Extracted entries start

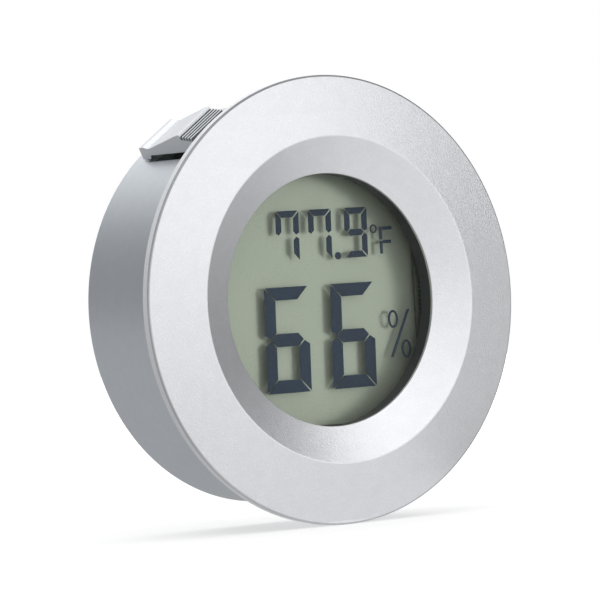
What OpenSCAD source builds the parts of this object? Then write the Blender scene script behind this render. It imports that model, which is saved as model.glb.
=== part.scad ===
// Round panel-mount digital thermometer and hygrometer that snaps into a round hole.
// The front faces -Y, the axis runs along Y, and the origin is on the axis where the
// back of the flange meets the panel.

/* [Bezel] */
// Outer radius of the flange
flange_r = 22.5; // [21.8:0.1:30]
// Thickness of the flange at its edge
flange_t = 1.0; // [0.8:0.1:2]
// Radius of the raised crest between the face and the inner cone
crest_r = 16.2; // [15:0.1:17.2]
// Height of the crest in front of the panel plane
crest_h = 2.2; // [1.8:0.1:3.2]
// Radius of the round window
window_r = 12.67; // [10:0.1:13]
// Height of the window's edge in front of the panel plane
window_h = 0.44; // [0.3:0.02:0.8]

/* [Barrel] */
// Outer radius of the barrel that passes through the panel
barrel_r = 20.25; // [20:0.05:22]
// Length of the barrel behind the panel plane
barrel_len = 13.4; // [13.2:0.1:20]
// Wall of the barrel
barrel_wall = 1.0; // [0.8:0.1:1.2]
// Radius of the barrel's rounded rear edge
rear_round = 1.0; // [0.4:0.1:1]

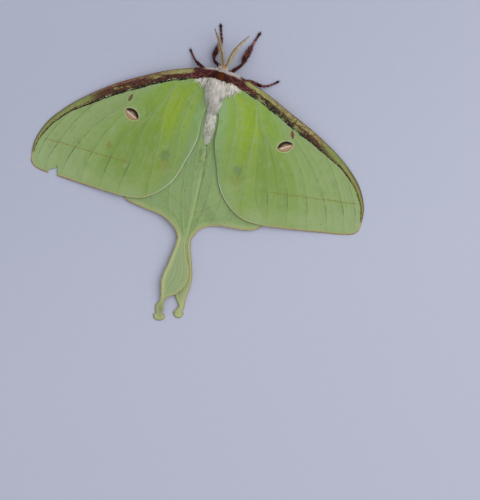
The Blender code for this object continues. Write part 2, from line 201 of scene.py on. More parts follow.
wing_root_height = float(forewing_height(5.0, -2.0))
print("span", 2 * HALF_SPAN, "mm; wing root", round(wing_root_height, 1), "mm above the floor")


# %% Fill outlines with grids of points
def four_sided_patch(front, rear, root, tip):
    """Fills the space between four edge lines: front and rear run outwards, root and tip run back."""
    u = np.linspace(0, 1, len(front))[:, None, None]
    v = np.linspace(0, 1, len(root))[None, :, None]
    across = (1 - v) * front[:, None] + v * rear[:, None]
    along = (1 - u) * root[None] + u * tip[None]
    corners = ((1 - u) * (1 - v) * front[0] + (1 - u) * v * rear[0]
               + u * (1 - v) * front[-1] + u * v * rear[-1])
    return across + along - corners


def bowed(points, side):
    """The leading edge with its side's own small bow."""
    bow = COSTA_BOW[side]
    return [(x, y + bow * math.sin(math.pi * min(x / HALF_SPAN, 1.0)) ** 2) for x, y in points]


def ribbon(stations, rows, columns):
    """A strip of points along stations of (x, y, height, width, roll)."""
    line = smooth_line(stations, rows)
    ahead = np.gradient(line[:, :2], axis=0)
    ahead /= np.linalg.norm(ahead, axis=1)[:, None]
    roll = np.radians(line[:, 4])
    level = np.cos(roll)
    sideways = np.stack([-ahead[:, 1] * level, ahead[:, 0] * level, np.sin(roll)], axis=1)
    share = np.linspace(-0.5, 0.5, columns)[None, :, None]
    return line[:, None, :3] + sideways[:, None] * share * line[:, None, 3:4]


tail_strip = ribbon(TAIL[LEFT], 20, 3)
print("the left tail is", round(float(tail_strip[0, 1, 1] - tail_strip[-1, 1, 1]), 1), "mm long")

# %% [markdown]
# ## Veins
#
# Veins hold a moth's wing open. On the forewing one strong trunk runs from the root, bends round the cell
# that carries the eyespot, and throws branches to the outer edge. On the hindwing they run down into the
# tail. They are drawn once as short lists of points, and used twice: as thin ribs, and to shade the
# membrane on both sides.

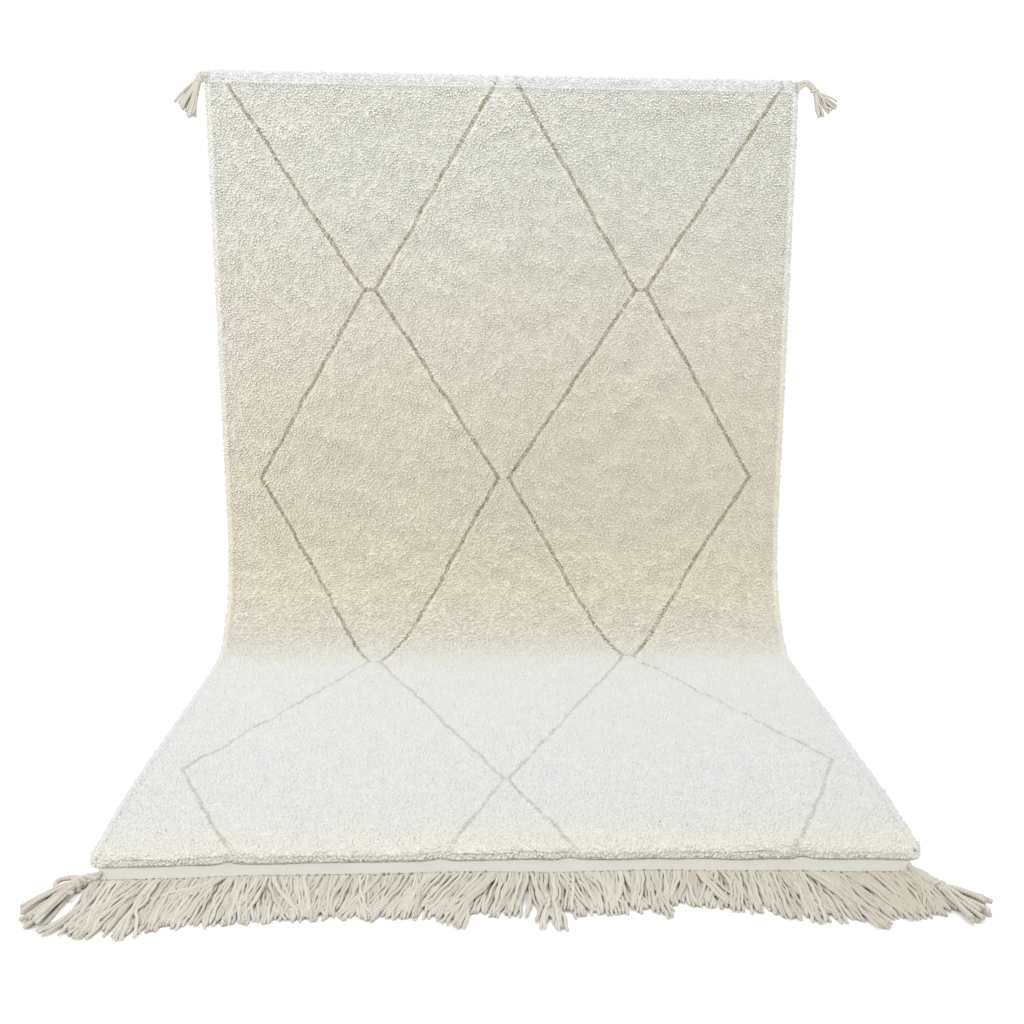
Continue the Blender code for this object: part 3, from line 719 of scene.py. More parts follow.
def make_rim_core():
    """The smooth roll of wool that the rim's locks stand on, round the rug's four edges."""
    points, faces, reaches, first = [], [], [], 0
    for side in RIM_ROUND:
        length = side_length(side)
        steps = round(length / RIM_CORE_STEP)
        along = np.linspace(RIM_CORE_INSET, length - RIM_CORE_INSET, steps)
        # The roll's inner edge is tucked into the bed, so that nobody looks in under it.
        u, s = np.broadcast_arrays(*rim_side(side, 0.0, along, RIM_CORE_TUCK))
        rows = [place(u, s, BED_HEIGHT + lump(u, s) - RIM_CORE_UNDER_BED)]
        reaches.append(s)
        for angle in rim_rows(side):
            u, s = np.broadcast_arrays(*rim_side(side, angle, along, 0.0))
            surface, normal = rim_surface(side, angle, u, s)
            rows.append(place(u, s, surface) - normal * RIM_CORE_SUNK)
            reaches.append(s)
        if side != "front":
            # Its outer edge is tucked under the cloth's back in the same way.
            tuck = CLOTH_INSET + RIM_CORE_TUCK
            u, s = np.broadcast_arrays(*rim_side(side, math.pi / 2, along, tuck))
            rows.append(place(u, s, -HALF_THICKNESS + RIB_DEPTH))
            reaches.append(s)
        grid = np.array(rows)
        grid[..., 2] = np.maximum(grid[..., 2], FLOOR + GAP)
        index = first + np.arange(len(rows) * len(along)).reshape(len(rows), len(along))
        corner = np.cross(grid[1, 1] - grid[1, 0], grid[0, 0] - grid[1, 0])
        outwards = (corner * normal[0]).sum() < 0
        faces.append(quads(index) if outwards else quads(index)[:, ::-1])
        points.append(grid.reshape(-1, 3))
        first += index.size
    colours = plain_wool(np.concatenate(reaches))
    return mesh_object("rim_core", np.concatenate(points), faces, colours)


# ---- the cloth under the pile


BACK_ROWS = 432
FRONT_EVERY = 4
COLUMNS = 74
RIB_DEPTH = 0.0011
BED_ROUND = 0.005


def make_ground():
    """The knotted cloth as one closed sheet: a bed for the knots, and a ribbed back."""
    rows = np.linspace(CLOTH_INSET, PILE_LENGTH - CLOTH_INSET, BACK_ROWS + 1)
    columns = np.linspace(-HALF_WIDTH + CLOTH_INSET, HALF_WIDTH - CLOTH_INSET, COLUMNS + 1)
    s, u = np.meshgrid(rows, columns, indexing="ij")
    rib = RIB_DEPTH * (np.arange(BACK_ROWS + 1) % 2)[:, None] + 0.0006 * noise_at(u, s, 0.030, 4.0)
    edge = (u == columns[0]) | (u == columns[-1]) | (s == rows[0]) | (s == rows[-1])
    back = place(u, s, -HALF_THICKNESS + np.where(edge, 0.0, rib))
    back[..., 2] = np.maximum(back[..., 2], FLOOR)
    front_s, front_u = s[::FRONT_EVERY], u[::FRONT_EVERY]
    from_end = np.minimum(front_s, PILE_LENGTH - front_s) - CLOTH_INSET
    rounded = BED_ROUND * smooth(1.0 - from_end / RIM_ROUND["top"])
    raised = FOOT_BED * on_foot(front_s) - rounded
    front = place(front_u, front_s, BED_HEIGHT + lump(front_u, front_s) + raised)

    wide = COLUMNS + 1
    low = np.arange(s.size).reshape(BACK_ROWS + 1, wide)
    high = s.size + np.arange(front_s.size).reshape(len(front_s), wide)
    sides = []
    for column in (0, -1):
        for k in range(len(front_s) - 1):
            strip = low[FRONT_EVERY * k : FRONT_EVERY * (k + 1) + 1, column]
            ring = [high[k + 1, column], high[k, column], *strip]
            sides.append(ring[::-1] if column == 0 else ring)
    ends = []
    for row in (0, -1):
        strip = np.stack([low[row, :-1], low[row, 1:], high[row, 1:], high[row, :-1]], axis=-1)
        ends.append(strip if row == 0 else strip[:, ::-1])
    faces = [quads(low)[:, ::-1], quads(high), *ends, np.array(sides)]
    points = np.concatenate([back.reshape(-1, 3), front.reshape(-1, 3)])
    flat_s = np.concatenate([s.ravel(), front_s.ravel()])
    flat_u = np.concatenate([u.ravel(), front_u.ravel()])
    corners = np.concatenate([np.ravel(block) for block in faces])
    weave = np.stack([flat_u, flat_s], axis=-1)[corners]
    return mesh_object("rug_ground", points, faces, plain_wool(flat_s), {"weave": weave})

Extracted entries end

Task description: Please copy only the lines between the first line of the entries and the line with "window_h = 0.44; // [0.3:0.02:0.8]", keeping those two end lines as well, exactly as written.

Output of the exercise:
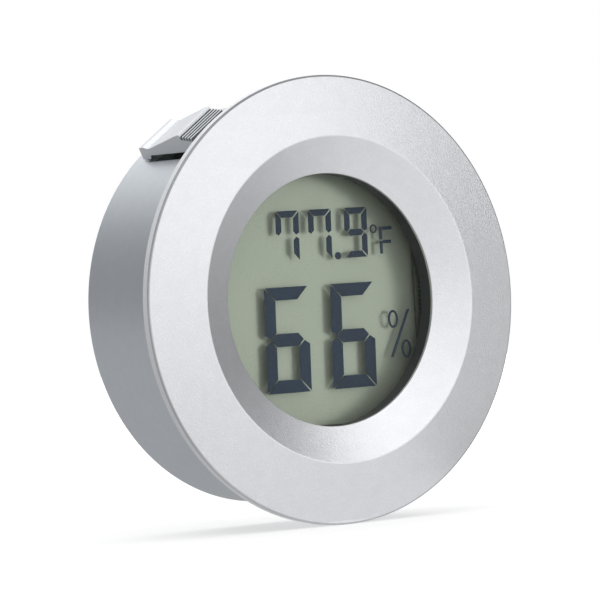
What OpenSCAD source builds the parts of this object? Then write the Blender scene script behind this render. It imports that model, which is saved as model.glb.
=== part.scad ===
// Round panel-mount digital thermometer and hygrometer that snaps into a round hole.
// The front faces -Y, the axis runs along Y, and the origin is on the axis where the
// back of the flange meets the panel.

/* [Bezel] */
// Outer radius of the flange
flange_r = 22.5; // [21.8:0.1:30]
// Thickness of the flange at its edge
flange_t = 1.0; // [0.8:0.1:2]
// Radius of the raised crest between the face and the inner cone
crest_r = 16.2; // [15:0.1:17.2]
// Height of the crest in front of the panel plane
crest_h = 2.2; // [1.8:0.1:3.2]
// Radius of the round window
window_r = 12.67; // [10:0.1:13]
// Height of the window's edge in front of the panel plane
window_h = 0.44; // [0.3:0.02:0.8]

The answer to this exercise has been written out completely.